2. `ServiceMonitor` - to target the metrics aggregator service
3. `Service` sitting in front of the web server.

**Pros**

- This implementation requires a few additional resources to be created
  in a cluster.
- Web server is easy to implement and easy to document - all metrics are aggregated in a
  single package, and the web server only needs to apply them to its state on
  `POST`. The `GET` handler is simple.
- We can avoid Pushgateway from Prometheus.

**Cons**

- Another image that we need to publish on release.
- Change in metric configuration (on manager update) would require re-creation
  of all listeners. This is not a big problem but is something to point out.
- Managing requests/limits can be tricky.

### Option 3: Use a Prometheus Pushgateway

#### Pros

- Using a supported way of pushing the metrics.
- Easy to implement using their library.

#### Cons

- In the Prometheus docs, they specify that: "Usually, the only valid use case
  for Pushgateway is for capturing the outcome of a service-level batch job".
  The listener does not really fit this criteria.
- Pushgateway is a single point of failure and potential bottleneck.
- You lose Prometheus's automatic instance health monitoring via the up metric (generated on every scrape).
- The Pushgateway never forgets series pushed to it and will expose them to Prometheus forever unless those series are manually deleted via the Pushgateway's API.

## Decision

Since there are many ways in which you can collect metrics, we have decided not
to apply `prometheus-operator` resources nor `Service`.

The responsibility of the controller and the autoscaling listener is
only to expose metrics. It is up to the user to decide how to collect them.

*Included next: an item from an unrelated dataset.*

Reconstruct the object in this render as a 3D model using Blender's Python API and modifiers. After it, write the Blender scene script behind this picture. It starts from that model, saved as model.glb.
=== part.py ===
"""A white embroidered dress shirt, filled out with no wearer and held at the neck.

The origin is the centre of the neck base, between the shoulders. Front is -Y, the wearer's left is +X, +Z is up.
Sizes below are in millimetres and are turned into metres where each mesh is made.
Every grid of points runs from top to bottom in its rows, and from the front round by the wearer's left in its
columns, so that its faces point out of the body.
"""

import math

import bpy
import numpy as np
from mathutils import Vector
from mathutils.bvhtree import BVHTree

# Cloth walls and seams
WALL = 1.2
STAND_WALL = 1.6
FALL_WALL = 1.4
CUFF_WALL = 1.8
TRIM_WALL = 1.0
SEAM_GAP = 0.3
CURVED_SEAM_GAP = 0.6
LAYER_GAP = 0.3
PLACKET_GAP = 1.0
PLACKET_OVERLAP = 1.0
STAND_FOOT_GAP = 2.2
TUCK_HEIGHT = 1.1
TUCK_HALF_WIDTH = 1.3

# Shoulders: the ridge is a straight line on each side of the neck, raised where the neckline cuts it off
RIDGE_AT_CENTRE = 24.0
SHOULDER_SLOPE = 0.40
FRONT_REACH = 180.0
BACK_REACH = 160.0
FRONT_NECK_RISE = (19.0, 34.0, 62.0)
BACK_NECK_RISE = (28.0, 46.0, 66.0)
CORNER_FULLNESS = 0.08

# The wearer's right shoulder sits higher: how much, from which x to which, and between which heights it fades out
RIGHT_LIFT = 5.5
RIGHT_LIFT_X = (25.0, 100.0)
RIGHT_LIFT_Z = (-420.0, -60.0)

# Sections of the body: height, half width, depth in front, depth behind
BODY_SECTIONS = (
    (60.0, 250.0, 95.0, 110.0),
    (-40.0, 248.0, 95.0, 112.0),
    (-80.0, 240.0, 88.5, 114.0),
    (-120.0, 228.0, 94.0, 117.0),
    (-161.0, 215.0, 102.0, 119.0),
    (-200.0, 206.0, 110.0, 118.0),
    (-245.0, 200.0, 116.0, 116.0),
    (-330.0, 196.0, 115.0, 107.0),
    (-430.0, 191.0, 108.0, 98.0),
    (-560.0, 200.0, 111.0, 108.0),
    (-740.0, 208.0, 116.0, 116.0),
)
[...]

When installing the ARC, the configuration for both the controller manager
and autoscaling listeners' metric servers is established.

### Controller metrics

By default, metrics server is listening on `0.0.0.0:8080`.
You can control the port of the metrics server using the `--metrics-addr` flag.

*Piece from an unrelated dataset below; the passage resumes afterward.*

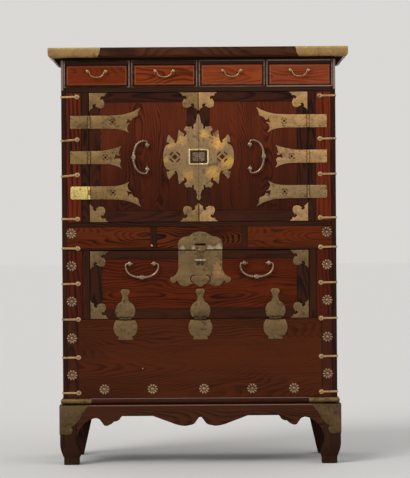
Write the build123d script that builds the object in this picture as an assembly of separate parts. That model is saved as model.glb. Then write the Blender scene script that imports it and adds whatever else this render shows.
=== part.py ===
from build123d import *

import os
from math import cos, hypot, pi, sin

# A Korean chest in two storeys: a row of four drawers over a cupboard with two doors, and below
# it a store room with a drop front. It stands on a low table with horse-hoof legs.
# Millimetres. X runs across the front, -Y points out of the front, Z = 0 is the floor.
# The origin is the middle of the whole chest's footprint.

# ---------------------------------------------------------------- driving dimensions

# carcass
CARCASS_WIDTH = 823.0
CARCASS_DEPTH = 400.0
SIDE_THICKNESS = 14.0
BACK_THICKNESS = 12.0
FRONT_THICKNESS = 22.0  # posts, rails, doors and drop front
SHELF_THICKNESS = 14.0
INFILL_WIDTH = 46.5  # red strip between a side and a jamb
JAMB_WIDTH = 22.0
LOWER_STILE_WIDTH = 32.0
SIDE_STILE_WIDTH = 62.0
SIDE_RAIL_HEIGHT = 48.0
SIDE_PANEL_THICKNESS = 9.0
SIDE_PANEL_RECESS = 2.0
BACK_BOARDS = 4

# storeys, from the bottom upwards
LOWER_PANEL_HEIGHT = 236.5
SEAM = 1.0  # joint round a door, a drawer front or the foot of the drop front
FLAP_HEIGHT = 204.0
FRIEZE_HEIGHT = 83.5
FRIEZE_TOP_RAIL = 15.0
FRIEZE_FOOT_RAIL = 6.5
MUNTIN_WIDTH = 20.0
MUNTIN_X = 136.0
DOOR_HEIGHT = 388.0
DOOR_STOP = 7.0  # height of the cupboard floor behind the doors
DRAWER_RAIL_HEIGHT = 19.0
DRAWER_OPENING_HEIGHT = 64.0
TOP_RAIL_HEIGHT = 20.0
TOP_RAIL_QUIRK = 4.0
DIVIDER_WIDTH = 16.0
DRAWERS = 4
BEAD_WIDTH = 5.0
BEAD_PROUD = 2.0
CORNER_BEAD_WIDTH = 7.0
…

Metrics can be collected from `/metrics` endpoint

If the value of  `--metrics-addr` is an empty string, metrics server won't be
started.

### Autoscaling listeners

By default, metrics server is listening on `0.0.0.0:8080`.
The endpoint used to expose metrics is `/metrics`.

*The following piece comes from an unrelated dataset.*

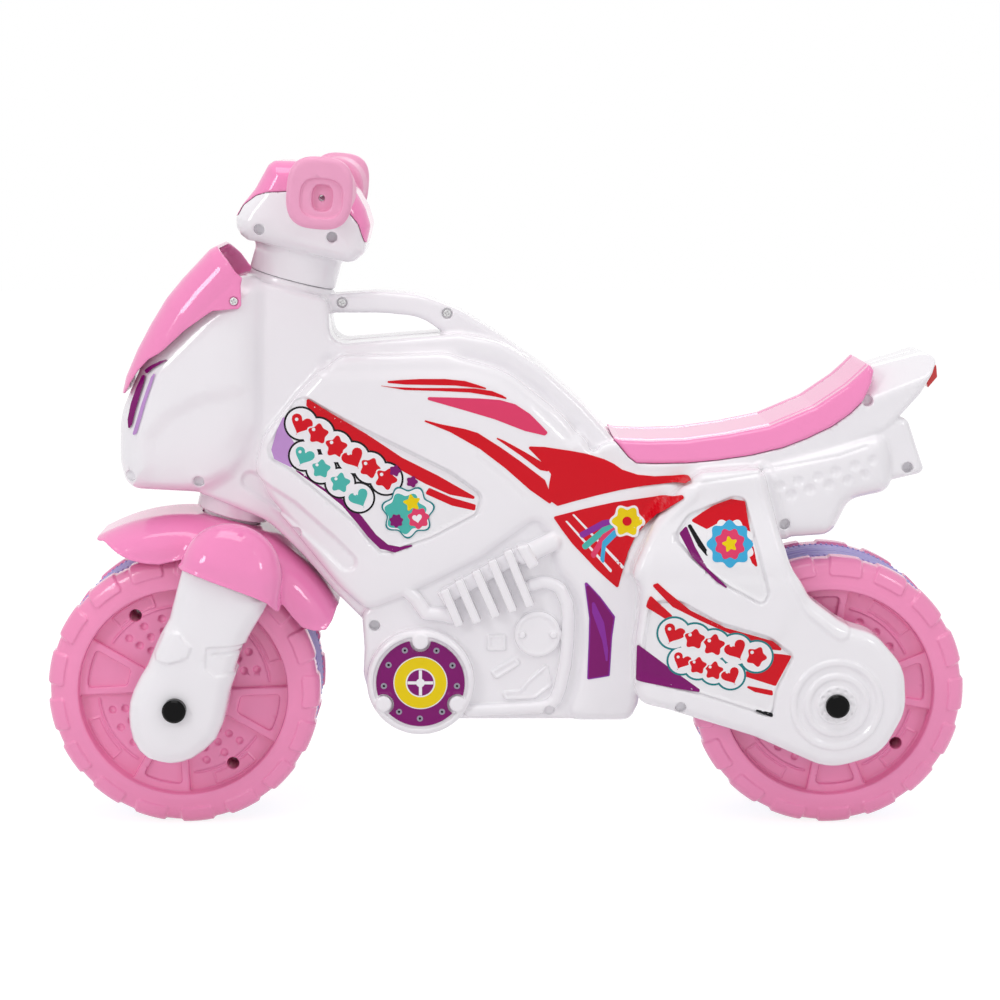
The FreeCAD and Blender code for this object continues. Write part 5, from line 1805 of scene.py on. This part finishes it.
@dataclass
class Wheel(Part):
    """A wide moulded wheel: two pink halves, a lavender band and screws."""

    half: float = 48.5
    lug_count: int = 17
    lug_share: float = 0.64
    lug_rise: float = 1.8
    lug_start: float = 93.0
    lug_slope: float = 1.6
    lip_radius: float = 88.0
    lip_width: float = 7.0
    face: float = 37.5
    band_half: float = 26.0
    pad_count: int = 4
    pad_angle: float = 33.0
    pad_start: float = 14.0
    pad_rise: float = 4.4
    pad_inner: float = 30.0
    pocket_inner: float = 44.0
    pocket_rise: float = 1.4
    ridge_circle: float = 67.0
    panel_circle: float = 74.5
    panel_half: float = 4.5
    panel_angle: float = 13.0
    hub_circle: float = 33.0
    dent_radius: float = 3.1
    tower_circle: float = 70.0
    tower_angles: Spot = (122.0, 302.0)
    screw_seat: float = 12.0
    well: float = 4.7
    tooth_count: int = 150
    tooth_place: float = 23.2
    step: float = 0.9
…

You can control both the address and the endpoint using `--listener-metrics-addr` and `--listener-metrics-endpoint` flags.

If the value of  `--listener-metrics-addr` is an empty string, metrics server won't be
started.

### Metrics exposed by the controller

To get a better understanding of health and workings of the cluster
resources, we need to expose the following metrics:

- `pending_ephemeral_runners` - Number of ephemeral runners in a pending state.
  This information can show the latency between creating an `EphemeralRunner`
  resource, and having an ephemeral runner pod started and ready to receive a
  job.
- `running_ephemeral_runners` - Number of ephemeral runners currently running.
  This information is helpful to see how many ephemeral runner pods are running
  at any given time.
- `failed_ephemeral_runners` - Number of ephemeral runners in a `Failed` state.
  This information is helpful to catch the faulty image, or some underlying
  problem. When the ephemeral runner controller is not able to start the
  ephemeral runner pod after multiple retries, it will set the state of the
  `EphemeralRunner` to failed. Since the controller can not recover from this
  state, it can be useful to set Prometheus alerts to catch this issue quickly.

### Metrics exposed by the `AutoscalingListener`

Since the listener is responsible for communicating the state with the actions
service, it can expose actions service related data through metrics. In
particular:

- `available_jobs` - Number of jobs with `runs-on` matching the runner scale set name. Jobs are not yet assigned but are acquired by the runner scale set.
- `acquired_jobs`- Number of jobs acquired by the scale set.
- `assigned_jobs` - Number of jobs assigned to this scale set.
- `running_jobs` - Number of jobs running (or about to be run).
- `registered_runners` - Number of registered runners.
- `busy_runners` - Number of registered runners running a job.
- `min_runners` - Number of runners desired by the scale set.
- `max_runners` - Number of runners desired by the scale set.
- `desired_runners` - Number of runners desired by the scale set.
- `idle_runners` - Number of registered runners not running a job.
- `available_jobs_total` - Total number of jobs available for the scale set (runs-on matches and scale set passes all the runner group permission checks).
- `acquired_jobs_total` - Total number of jobs acquired by the scale set.
- `assigned_jobs_total` - Total number of jobs assigned to the scale set.
- `started_jobs_total` - Total number of jobs started.
- `completed_jobs_total` - Total number of jobs completed.
- `job_queue_duration_seconds` - Time spent waiting for workflow jobs to get assigned to the scale set after queueing (in seconds).
- `job_startup_duration_seconds` - Time spent waiting for a workflow job to get started on the runner owned by the scale set (in seconds).
- `job_execution_duration_seconds` - Time spent executing workflow jobs by the scale set (in seconds).

### Metric names

Listener metrics belong to the `github_runner_scale_set` subsystem, so the names
are going to have the `github_runner_scale_set_` prefix.

Controller metrics belong to the `github_runner_scale_set_controller` subsystem,
so the names are going to have `github_runner_scale_set_controller` prefix.

## Consequences

Users can define alerts, monitor the behavior of both the actions-based metrics
(gathered from the listener) and the Kubernetes resource-based metrics
(gathered from the controller manager).